JAKARTA, KOMPAS-Kepolisian Negara RI berencana memulangkan tiga warga Indonesia yang ditangkap Polis Diraja Malaysia (PDRM) terkait terorisme. Polri juga tengah menyelidiki dugaan ketiganya terlibat aktivitas kelompok teroris.
Wakil Kepala Polri Komisaris Jenderal Syafruddin menuturkan, tim Detasemen Khusus 88 Antiteror Polri dan Badan Nasional Penanggulangan Terorisme telah berada di Malaysia. Langkah itu dilakukan untuk berkoordinasi secara langsung dengan Polis Diraja Malaysia sebagai otoritas penegak hukum yang menangkap ketiganya.
”Koordinasi tengah berlangsung. Nanti kalau (penyidikan) sudah selesai bisa kita bawa pulang dan dilanjutkan investigasi di Indonesia,” kata Syafruddin, Jumat (20/7/2018), di Jakarta. Ketiga WNI dan empat WN Malaysia ditangkap PDRM atas dugaan merencanakan aksi teror di Malaysia.
Selain mengusahakan kepulangan mereka, tim Densus 88 Antiteror tengah menyelidiki keterlibatan dalam perencanaan aksi teror di Indonesia. Tidak hanya itu, kepolisian juga menelusuri keterlimbatan mereka dengan jaringan teroris berafiliasi kelompok Negara Islam di Irak dan Suriah (NIIS) di Indonesia.
Dari hasil koordinasi atase kepolisian Kedutaan Besar RI di Malaysia, salah satu terduga teroris itu berinisial UR (42). Ia diketahui telah diidentifikasi terlibat dalam jaringan teroris oleh Polis Diraja Malaysia setelah masuk ke wilayah negara itu.

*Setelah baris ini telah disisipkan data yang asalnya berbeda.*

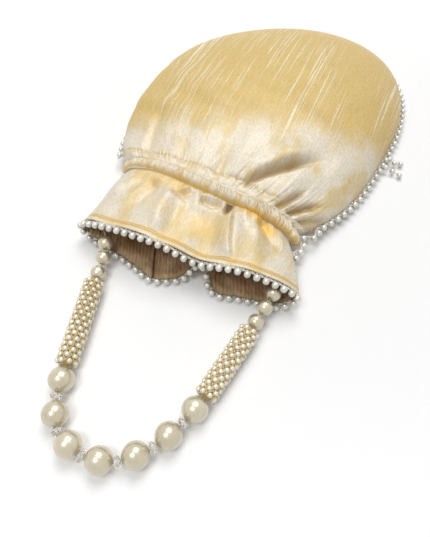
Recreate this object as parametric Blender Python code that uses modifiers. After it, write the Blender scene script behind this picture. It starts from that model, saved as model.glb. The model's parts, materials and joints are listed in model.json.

Kepala Divisi Humas Polri Inspektur Jenderal Setyo Wasisto mengatakan, otoritas Malaysia memiliki penilaian bahwa UR terindikasi dengan jaringan NIIS di Malaysia. Atas dasar itu, UR ditangkap untuk menjalani pemeriksaan oleh Polis Diraja Malaysia.
“Melalui atase Polri di Malaysia kami terus melakukan komunikasi untuk mendapatkan informasi lebih lanjut tentang UR dan dua warga Indonesia lainnya,” ujar Setyo.
Sebelumnya, pada akhir Januari lalu, seorang warga Indonesia, MAA bin MB ditangkap otoritas keamanan Malaysia. Ia diduga terlibat jaringan terorisme. MAA berasal dari Jawa Timur terindikasi berencana melakukan serangan teror di Markas Kepolisian Diraja Malaysia.
Pada Desember 2017, seorang warga Indonesia yang diduga sebagai otak serangan bom panci di Cicendo, Bandung, Jawa Barat, Februari 2017, ditangkap di Malaysia. Berkat kerja sama Polri dan Polis Diraja Malaysia, terduga teroris itu dipulangkan dan menjalani proses hukum di Tanah Air.
Secara terpisah, pengamat terorisme, Al Chaidar, menilai, pergerakan jaringan teroris, seperti Jamaah Ansharut Daulah (JAD), akan terus berupaya melakukan serangan, baik di dalam maupun luar negeri. Mereka merencanakan aksi teror untuk mewujudkan kehadiran negara khilafah yang menjadi misi NIIS di Timur Tengah.
Ia menambahkan, melalui Undang-Undang Nomor 5 Tahun 2018 tentang Pemberantasan Tindak Pidana Terorisme, Polri telah memiliki dasar hukum untuk menindak warga Indonesia yang menjadi pejuang teroris asing. Karena itu, koordinasi dengan otoritas kepolisian lain diperlukan untuk memperluas jangkauan Polri agar dapat menindak warga Indonesia yang telah merencanakan aksi teror di negara lain.